WiredTiger history_store.file_max causes catastrophic replica set failures with no recovery path

venkataraman_r · August 12, 2025, 6:39pm

The WiredTiger history_store.file_max configuration option can cause complete replica set unavailability in distributed deployments. When the history store file exceeds the configured limit, MongoDB immediately panics and terminates, potentially causing loss of quorum and complete service outage with no automatic recovery mechanism.

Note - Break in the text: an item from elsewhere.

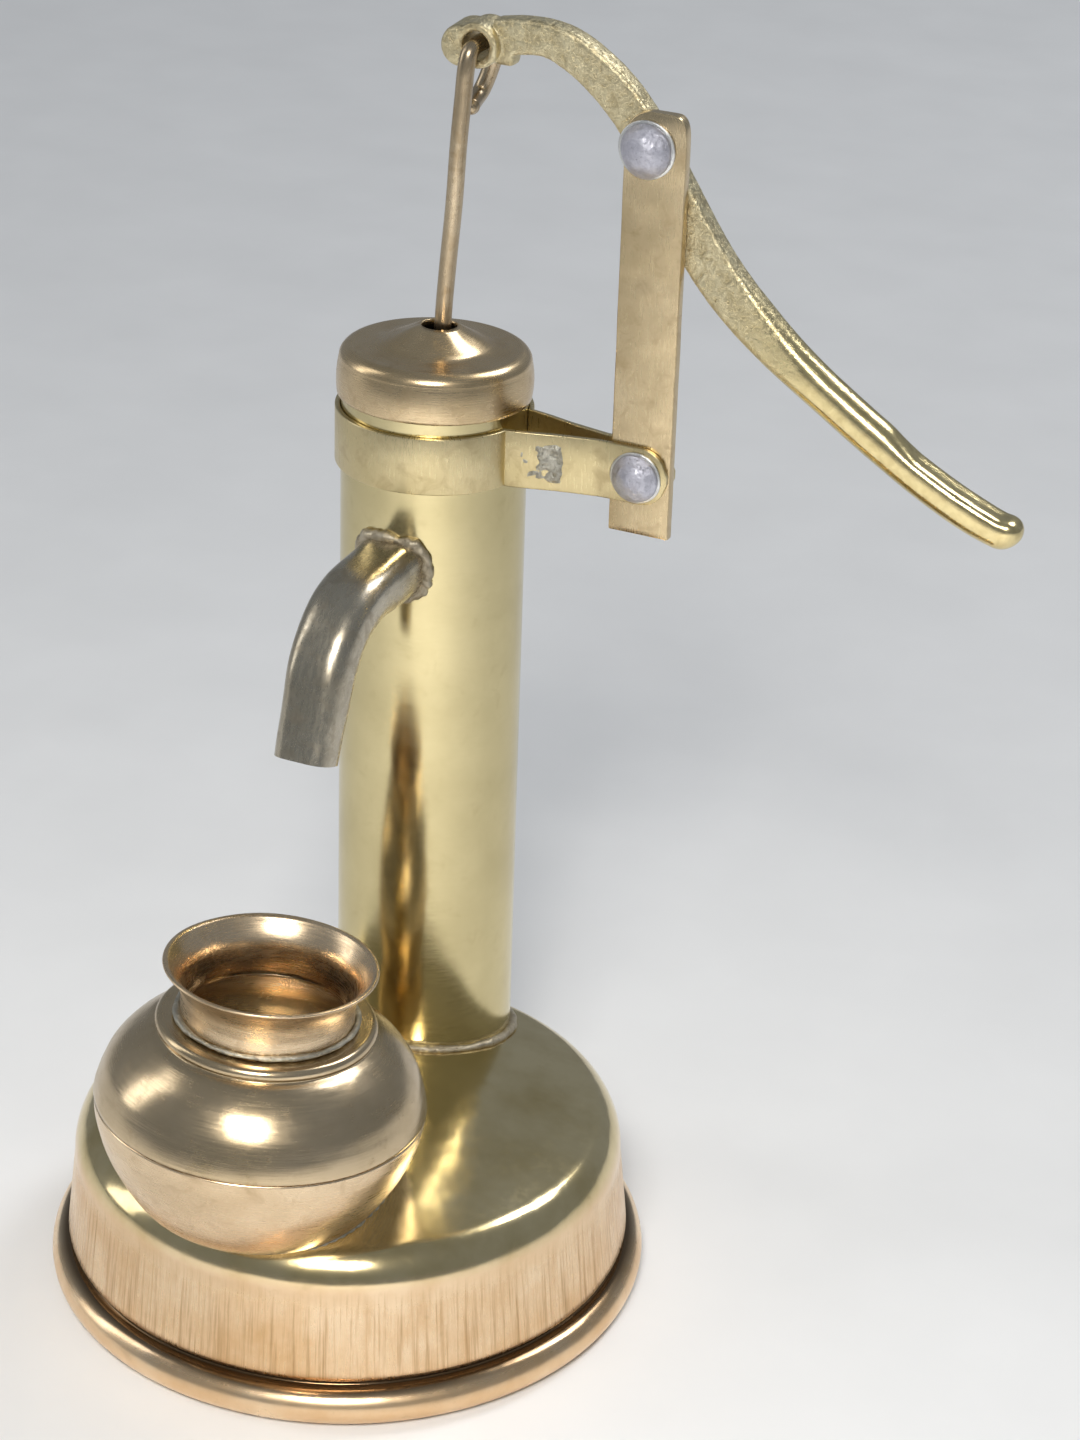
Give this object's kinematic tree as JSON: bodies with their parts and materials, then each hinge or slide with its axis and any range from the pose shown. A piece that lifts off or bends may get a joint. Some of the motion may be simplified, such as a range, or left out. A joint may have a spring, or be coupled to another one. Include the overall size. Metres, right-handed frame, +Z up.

This is the extension of the issue i reported earlier Mongod doesnt have control over WiredTigerHS.wt History Store - #4 by venkataraman_r which was closed by Mongo using SERVER ticket https://jira.mongodb.org/browse/SERVER-84108 stating 5.0 was EOL. BUt this issue exists in all the versions that supports HS.

Bug Type

Severity: Critical
Priority: High
Category: Storage Engine / Replica Sets
Component: WiredTiger History Store

Environment

MongoDB Version: All versions with WiredTiger history store support(tested in 7.0 as well)
Storage Engine: WiredTiger
Deployment: Replica Set

Problem Description

Current Behavior

When history_store.file_max is configured and exceeded, MongoDB immediately panics with WT_PANIC
The panic causes immediate process termination via fassert()
No graceful degradation, warnings, or recovery options are available
After restart, the oversized history store file persists, causing immediate re-panic on first write operation
This creates an infinite restart loop until manual intervention

Critical Failure Scenario

In a 5-member replica set across 3 sites (2+2+1 arbiter):

One site (2 members) goes down
Remaining primary handles increased load → history store grows
History store exceeds file_max → primary panics and shuts down
Loss of primary + previous site failure = no quorum
Entire replica set becomes unavailable

Root Cause Analysis

Design Flaws

No graceful degradation: Immediate panic instead of warnings or throttling
No startup validation: Size check only occurs during write operations, not at startup
No automatic cleanup: No mechanism to reduce history store size during emergencies
Poor failure isolation: Storage limit can cause replica set quorum loss

Code References

// src/third_party/wiredtiger/src/history/hs_rec.c:766
if ((uint64_t)hs_size > max_hs_size)
WT_ERR_PANIC(session, WT_PANIC,
“WiredTigerHS: file size of %” PRIu64 " exceeds maximum size %" PRIu64,
(uint64_t)hs_size, max_hs_size);

// src/mongo/db/storage/wiredtiger/wiredtiger_util.cpp:191
fassert(28559, retCode != WT_PANIC || storageGlobalParams.repair);

Expected Behavior

Immediate Fixes Needed

Configurable panic behavior:

history_store=(file_max=10GB, on_limit=warn|throttle|panic)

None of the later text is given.